I think an evaluation of whether something is potentially dangerous
should take linguistic research into account.

As a layman, I recognize that these are all compatibility characters
(and all for CJK encodings). For example, F951 is, according to my
Linux /usr/share/i18n/charmaps, part of CP 949, EUC-KR, and JOHAB.
Looking at the character tables privided by the Unicode consortium,
it seems obvious that it is correctly mapped to 964B and not 96FB
(but it could be that the font tables were explicitly designed to
show the same glyph).

According to Unicode corrigendum 3,

http://www.unicode.org/versions/corrigendum3.html

this character is only used for Korean encodings, to support
a different pronounciation (so the character was duplicated
in the Korean standard also).
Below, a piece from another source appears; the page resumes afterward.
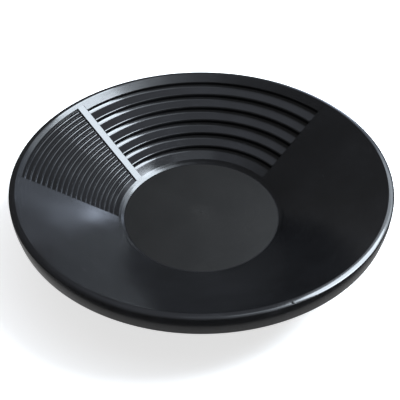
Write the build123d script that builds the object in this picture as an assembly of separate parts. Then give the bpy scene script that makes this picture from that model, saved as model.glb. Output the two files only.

The corrigendum also asserts
that the character will not readily be recognized by most Korean
speakers (Chinese speakers recognize the character, but they
won't use the compatibility character).

So in practical life, it appears that this normalization change
is unlikely to occur, so it is hard to see how it could cause
danger. I believe the same is true for all the other cases where
the normalization has changed.

The real danger is to judge other people's work inadequately,
and to believe one can do better than them. The people who
created these tables are experts in their field (linguistics
and scripts), if they make mistakes, then likely because the
subject matter is so obscure that "normal people" never
encounter the issue at hand.

I'm not concerned about stability of IDN.